Quote verbatim the span of lines that begins the listing below and closes with the line containing "obj.parent = empty".

▶ **Given information**
----
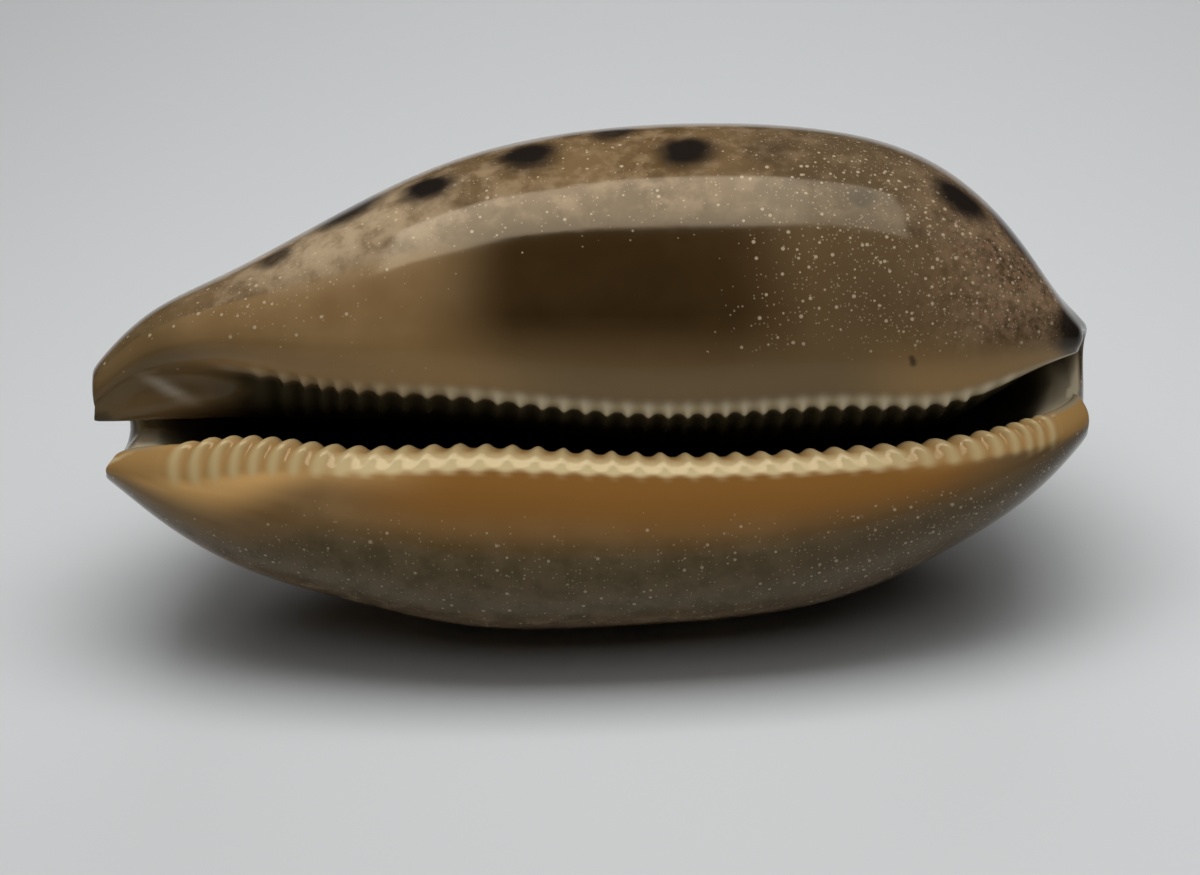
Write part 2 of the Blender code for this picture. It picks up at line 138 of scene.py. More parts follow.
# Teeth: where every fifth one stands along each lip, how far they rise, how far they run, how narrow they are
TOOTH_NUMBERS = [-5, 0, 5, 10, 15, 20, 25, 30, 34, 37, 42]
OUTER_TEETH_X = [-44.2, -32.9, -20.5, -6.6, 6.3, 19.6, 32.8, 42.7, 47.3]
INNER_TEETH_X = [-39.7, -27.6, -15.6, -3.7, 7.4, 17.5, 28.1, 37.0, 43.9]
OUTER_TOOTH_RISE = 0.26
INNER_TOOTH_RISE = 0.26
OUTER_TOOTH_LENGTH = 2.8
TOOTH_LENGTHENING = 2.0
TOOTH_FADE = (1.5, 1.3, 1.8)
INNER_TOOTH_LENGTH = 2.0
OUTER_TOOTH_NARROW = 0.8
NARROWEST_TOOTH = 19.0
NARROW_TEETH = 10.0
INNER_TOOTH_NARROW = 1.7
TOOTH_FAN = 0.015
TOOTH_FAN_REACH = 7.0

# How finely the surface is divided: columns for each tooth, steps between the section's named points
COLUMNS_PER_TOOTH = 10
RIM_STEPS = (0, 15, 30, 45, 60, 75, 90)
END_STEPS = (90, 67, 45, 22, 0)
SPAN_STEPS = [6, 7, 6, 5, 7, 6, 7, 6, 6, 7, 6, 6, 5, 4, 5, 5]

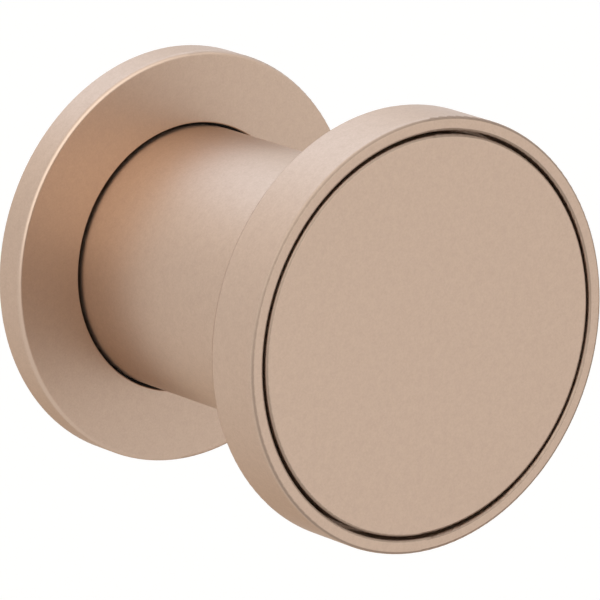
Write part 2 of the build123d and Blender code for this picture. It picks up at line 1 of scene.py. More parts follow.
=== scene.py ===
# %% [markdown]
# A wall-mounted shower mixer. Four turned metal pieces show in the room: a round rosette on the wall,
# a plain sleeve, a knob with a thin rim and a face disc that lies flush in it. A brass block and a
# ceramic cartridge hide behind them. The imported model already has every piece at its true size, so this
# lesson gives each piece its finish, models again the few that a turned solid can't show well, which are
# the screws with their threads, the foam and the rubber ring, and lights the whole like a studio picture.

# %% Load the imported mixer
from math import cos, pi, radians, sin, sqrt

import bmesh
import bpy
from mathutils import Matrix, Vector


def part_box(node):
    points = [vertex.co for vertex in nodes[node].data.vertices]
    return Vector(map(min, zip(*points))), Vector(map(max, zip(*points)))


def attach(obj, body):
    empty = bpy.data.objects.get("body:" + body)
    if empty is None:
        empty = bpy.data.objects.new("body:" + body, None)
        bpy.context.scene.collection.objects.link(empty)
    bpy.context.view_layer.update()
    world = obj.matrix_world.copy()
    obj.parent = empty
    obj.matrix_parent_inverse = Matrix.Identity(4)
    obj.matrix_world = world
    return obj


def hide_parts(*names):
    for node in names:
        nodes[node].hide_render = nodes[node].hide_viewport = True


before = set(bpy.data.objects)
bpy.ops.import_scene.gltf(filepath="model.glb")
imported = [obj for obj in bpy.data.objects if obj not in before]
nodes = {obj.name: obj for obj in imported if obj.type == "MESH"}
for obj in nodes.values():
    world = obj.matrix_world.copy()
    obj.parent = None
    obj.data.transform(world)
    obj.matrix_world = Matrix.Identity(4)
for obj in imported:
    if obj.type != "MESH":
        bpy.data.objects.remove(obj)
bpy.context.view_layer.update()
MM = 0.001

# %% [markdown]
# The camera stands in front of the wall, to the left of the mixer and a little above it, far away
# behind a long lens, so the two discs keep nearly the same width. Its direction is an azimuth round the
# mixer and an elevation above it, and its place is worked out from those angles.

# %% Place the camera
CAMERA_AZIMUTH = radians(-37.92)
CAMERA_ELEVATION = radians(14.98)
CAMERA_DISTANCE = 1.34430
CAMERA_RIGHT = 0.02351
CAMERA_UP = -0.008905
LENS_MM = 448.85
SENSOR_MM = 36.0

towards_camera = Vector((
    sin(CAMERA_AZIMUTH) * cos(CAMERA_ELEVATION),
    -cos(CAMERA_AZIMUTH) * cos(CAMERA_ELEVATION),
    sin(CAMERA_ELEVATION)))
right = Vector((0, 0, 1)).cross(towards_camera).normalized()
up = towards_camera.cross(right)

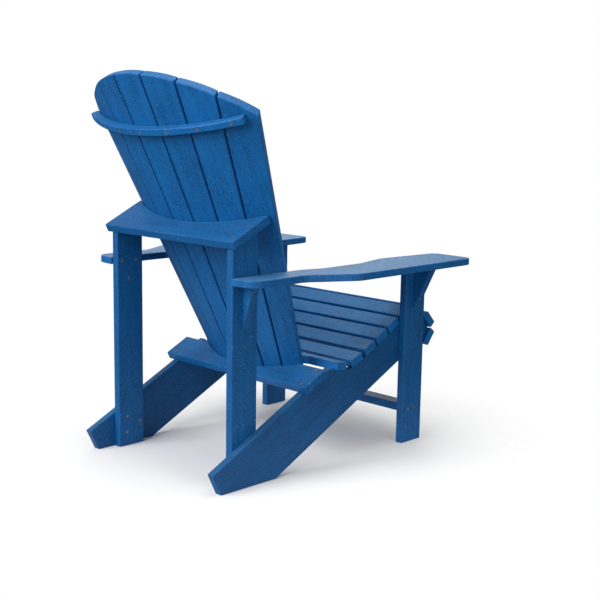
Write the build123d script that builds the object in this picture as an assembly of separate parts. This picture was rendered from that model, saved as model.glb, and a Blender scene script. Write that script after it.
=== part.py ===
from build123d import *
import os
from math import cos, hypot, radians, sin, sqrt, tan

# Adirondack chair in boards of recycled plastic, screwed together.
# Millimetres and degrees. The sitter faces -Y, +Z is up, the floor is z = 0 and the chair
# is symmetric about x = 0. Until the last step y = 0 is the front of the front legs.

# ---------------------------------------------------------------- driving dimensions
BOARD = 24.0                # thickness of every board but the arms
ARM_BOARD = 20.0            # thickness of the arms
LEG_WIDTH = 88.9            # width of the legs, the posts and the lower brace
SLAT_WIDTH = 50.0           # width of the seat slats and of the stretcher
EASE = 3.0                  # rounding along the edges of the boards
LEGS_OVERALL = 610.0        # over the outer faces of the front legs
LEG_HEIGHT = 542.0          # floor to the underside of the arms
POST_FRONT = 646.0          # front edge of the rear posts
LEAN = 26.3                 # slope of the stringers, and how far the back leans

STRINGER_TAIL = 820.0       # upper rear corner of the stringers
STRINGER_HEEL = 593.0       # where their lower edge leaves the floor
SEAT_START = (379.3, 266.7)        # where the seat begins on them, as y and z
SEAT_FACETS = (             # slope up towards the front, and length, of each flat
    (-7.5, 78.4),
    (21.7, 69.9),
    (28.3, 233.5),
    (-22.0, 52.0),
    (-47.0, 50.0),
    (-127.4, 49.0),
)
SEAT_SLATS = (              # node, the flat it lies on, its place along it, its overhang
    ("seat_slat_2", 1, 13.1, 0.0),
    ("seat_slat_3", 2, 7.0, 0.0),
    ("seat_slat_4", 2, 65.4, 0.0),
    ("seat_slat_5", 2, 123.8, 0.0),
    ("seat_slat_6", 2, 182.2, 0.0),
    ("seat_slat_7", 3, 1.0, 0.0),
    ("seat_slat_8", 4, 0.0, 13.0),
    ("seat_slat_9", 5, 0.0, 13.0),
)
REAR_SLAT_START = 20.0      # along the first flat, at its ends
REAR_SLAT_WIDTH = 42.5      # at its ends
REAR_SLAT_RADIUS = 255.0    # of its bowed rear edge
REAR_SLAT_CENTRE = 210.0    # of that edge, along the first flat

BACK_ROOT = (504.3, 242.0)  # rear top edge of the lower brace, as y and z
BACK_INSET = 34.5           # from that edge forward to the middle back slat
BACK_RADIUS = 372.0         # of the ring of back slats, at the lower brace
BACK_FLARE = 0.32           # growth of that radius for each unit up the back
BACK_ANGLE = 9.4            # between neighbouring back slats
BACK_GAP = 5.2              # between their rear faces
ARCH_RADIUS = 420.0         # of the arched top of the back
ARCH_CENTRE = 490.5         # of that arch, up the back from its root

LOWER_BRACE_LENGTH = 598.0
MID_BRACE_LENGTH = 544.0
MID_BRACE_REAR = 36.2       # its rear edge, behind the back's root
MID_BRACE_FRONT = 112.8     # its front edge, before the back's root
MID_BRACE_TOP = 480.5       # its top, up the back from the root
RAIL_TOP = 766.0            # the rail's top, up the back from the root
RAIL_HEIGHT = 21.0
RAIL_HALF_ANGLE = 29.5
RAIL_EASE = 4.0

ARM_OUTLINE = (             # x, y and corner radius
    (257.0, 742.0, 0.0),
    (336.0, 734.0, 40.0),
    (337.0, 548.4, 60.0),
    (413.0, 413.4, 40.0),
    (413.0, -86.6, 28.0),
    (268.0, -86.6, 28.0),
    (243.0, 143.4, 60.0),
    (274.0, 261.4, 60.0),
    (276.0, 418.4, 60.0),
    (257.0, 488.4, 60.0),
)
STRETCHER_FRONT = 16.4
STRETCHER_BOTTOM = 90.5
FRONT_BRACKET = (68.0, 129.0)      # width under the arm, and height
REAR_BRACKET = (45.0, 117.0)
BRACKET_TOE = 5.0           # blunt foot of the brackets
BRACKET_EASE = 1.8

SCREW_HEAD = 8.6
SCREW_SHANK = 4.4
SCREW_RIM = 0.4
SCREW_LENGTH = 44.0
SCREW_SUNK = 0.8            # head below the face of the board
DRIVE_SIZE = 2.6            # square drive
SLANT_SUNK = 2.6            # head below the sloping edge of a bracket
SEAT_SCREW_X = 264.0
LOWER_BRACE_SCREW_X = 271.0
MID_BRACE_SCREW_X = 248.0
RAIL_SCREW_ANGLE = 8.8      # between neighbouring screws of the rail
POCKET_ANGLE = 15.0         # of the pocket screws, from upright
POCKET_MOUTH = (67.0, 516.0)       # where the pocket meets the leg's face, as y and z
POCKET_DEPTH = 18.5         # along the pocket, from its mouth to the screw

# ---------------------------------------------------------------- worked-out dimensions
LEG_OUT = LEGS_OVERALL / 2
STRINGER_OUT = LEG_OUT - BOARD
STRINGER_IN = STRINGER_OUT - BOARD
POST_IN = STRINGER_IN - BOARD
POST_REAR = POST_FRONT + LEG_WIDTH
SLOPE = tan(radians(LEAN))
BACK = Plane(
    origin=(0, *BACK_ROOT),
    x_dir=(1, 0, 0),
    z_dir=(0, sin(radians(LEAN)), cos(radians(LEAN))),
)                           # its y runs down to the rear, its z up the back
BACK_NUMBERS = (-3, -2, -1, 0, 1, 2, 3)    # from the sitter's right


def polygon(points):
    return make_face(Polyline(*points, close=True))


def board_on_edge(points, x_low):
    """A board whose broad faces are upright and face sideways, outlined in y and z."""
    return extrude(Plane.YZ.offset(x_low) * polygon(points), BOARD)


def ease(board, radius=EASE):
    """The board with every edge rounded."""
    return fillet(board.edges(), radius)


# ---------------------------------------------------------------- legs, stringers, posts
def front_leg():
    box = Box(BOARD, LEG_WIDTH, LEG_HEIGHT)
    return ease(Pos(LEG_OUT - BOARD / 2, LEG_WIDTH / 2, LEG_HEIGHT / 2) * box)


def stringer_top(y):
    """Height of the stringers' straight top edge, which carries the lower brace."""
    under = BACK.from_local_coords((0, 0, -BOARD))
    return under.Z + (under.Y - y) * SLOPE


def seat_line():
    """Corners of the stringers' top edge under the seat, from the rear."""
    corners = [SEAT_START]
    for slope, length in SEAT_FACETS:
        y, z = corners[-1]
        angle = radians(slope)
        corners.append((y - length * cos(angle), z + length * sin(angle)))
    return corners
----
▶ **Expected answer**
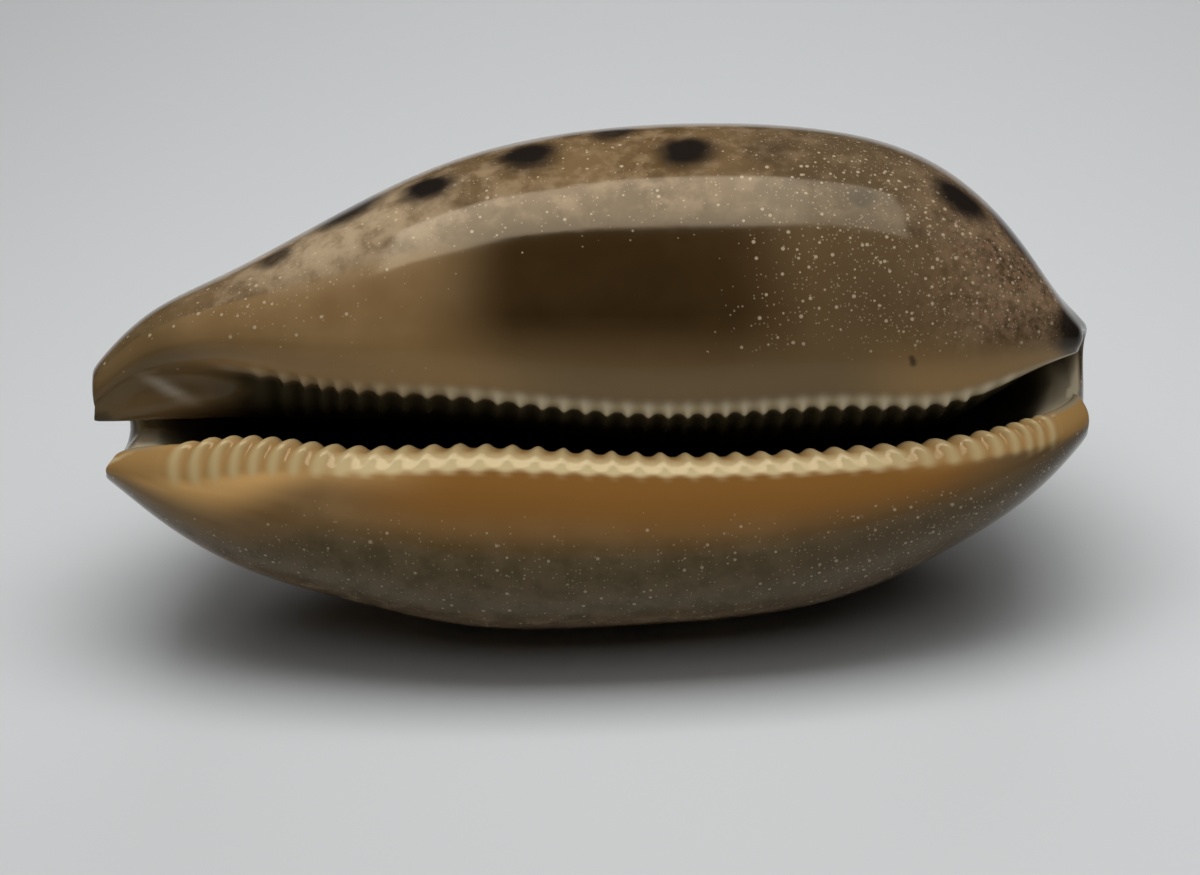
Write part 2 of the Blender code for this picture. It picks up at line 138 of scene.py. More parts follow.
# Teeth: where every fifth one stands along each lip, how far they rise, how far they run, how narrow they are
TOOTH_NUMBERS = [-5, 0, 5, 10, 15, 20, 25, 30, 34, 37, 42]
OUTER_TEETH_X = [-44.2, -32.9, -20.5, -6.6, 6.3, 19.6, 32.8, 42.7, 47.3]
INNER_TEETH_X = [-39.7, -27.6, -15.6, -3.7, 7.4, 17.5, 28.1, 37.0, 43.9]
OUTER_TOOTH_RISE = 0.26
INNER_TOOTH_RISE = 0.26
OUTER_TOOTH_LENGTH = 2.8
TOOTH_LENGTHENING = 2.0
TOOTH_FADE = (1.5, 1.3, 1.8)
INNER_TOOTH_LENGTH = 2.0
OUTER_TOOTH_NARROW = 0.8
NARROWEST_TOOTH = 19.0
NARROW_TEETH = 10.0
INNER_TOOTH_NARROW = 1.7
TOOTH_FAN = 0.015
TOOTH_FAN_REACH = 7.0

# How finely the surface is divided: columns for each tooth, steps between the section's named points
COLUMNS_PER_TOOTH = 10
RIM_STEPS = (0, 15, 30, 45, 60, 75, 90)
END_STEPS = (90, 67, 45, 22, 0)
SPAN_STEPS = [6, 7, 6, 5, 7, 6, 7, 6, 6, 7, 6, 6, 5, 4, 5, 5]

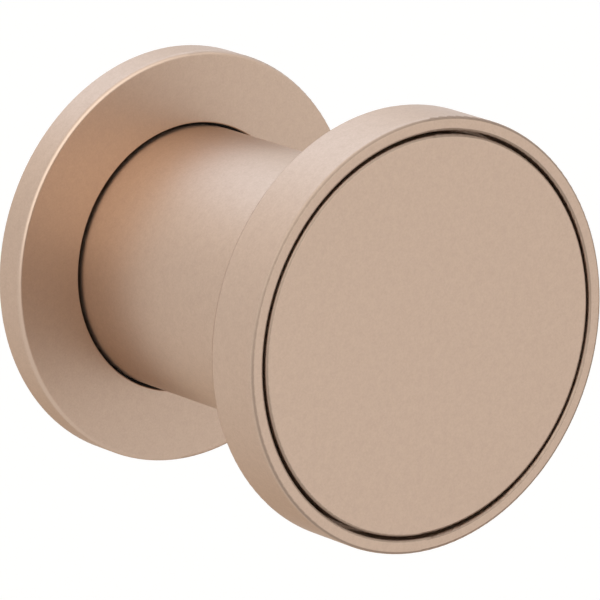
Write part 2 of the build123d and Blender code for this picture. It picks up at line 1 of scene.py. More parts follow.
=== scene.py ===
# %% [markdown]
# A wall-mounted shower mixer. Four turned metal pieces show in the room: a round rosette on the wall,
# a plain sleeve, a knob with a thin rim and a face disc that lies flush in it. A brass block and a
# ceramic cartridge hide behind them. The imported model already has every piece at its true size, so this
# lesson gives each piece its finish, models again the few that a turned solid can't show well, which are
# the screws with their threads, the foam and the rubber ring, and lights the whole like a studio picture.

# %% Load the imported mixer
from math import cos, pi, radians, sin, sqrt

import bmesh
import bpy
from mathutils import Matrix, Vector


def part_box(node):
    points = [vertex.co for vertex in nodes[node].data.vertices]
    return Vector(map(min, zip(*points))), Vector(map(max, zip(*points)))


def attach(obj, body):
    empty = bpy.data.objects.get("body:" + body)
    if empty is None:
        empty = bpy.data.objects.new("body:" + body, None)
        bpy.context.scene.collection.objects.link(empty)
    bpy.context.view_layer.update()
    world = obj.matrix_world.copy()
    obj.parent = empty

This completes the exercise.